EDITOR’S NOTE: Confused about the whole “if you like your plan, you can keep it” controversy around the ACA?  To understand what is evolving with the progressive roll out of the many complex provisions of the ACA it’s imperative to keep an open mind, seek information from reliable sources, but realize and take into consideration that almost everyone sharing their knowledge does so from a personal perspective on this incredibly controversial law.  

A comprehensive, factual Q & A on why insurers cancel policies and what you can do when it happens was posted on earlier this week.

In the article excerpted below, the American College of Physicians’ Senior Vice President of Governmental Affairs and Public Policy, Bob Doherty, addresses the President’s specious guarantee and explains why it was misleading for the Obama administration to say that. However, clearly an advocate of the ACA, Doherty asserts that mandated “essential policy benefits” are the lynchpin for Obamacare success and focuses on the question: “Canceled policies, or better policies?” 

ADVOCACYBLOG.ACPONLINE.ORG — First, critics of Obamacare cited the troubled launch of the  Obamacare enrollment site to make the case that the law is a “train wreck.” 

Now, they are citing the health insurance cancellation notices that have gone out to hundreds of thousands of policyholders.   

But these are two very different things.  The technical problems with the enrollment portal are not evidence of any inherent problem with Obamacare itself.

Quite the contrary: the subsidies to help people afford coverage, the ability for consumers to shop and compare health plans in a competitive marketplace, the bans on insurance companies excluding people with pre-existing conditions or charging them more, an end to annual and lifetime limits on coverage, and the requirement that all plans offer “essential” benefits—all of these, and more, are necessary and desirable changes created by Obamacare.

The problem with the website is that people have not yet been able to fully avail themselves of these benefits—yet.

Was the President’s guarantee “misleading” or a contrived deception?

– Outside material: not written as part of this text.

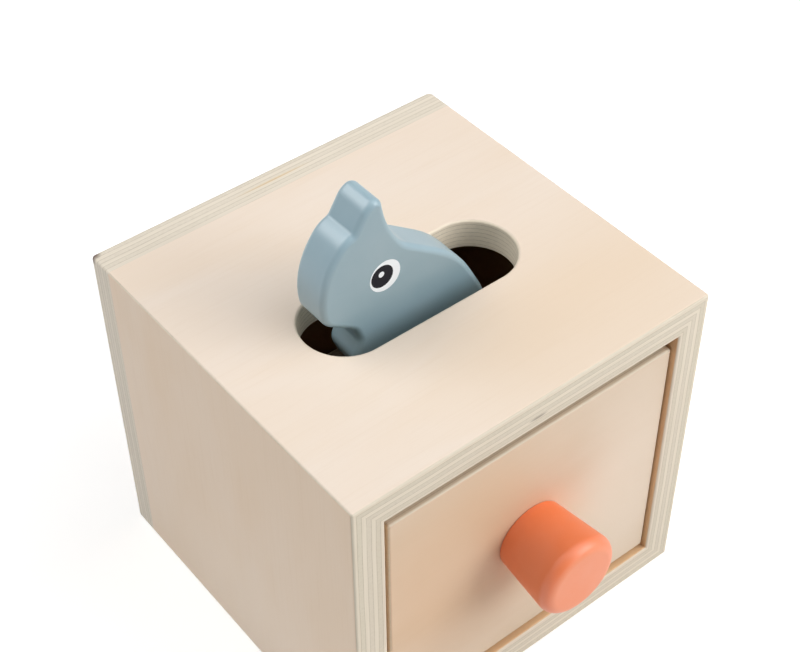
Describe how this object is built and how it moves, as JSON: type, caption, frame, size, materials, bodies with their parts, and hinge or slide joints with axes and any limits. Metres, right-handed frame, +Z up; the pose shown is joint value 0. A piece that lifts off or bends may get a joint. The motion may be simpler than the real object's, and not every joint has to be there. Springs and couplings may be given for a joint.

The insurance cancellations are another thing altogether, because they are the direct result of changes mandated by Obamacare, not unintended mistakes in its execution.  But are the cancellations really evidence of Obamacare imposing “bad” policy on the American people, as the critics argue?

Let’s walk through what is happening, and why.

First, President Obama’s repeated assertion, that if you like your plan, you can keep it, is misleading.

While this is true for the vast majority of Americans who get their coverage from a large employer, or from a government program like Medicare, Medicaid, and the VA, there is a relatively small subset of the population (more on this later) that are now finding that they can’t keep the policies they purchased on the individual insurance market.

This may be a surprise to people owning those policies, but it couldn’t have been a surprise for the administration, since the law itself—and the administration’s own regulations–require people who have substandard health plans  (plans that do not comply with federal benefits  requirements) to switch to plans that meet federal standards.  It also wasn’t a surprise to me, and others who really understand how the Affordable Care Act is supposed to work.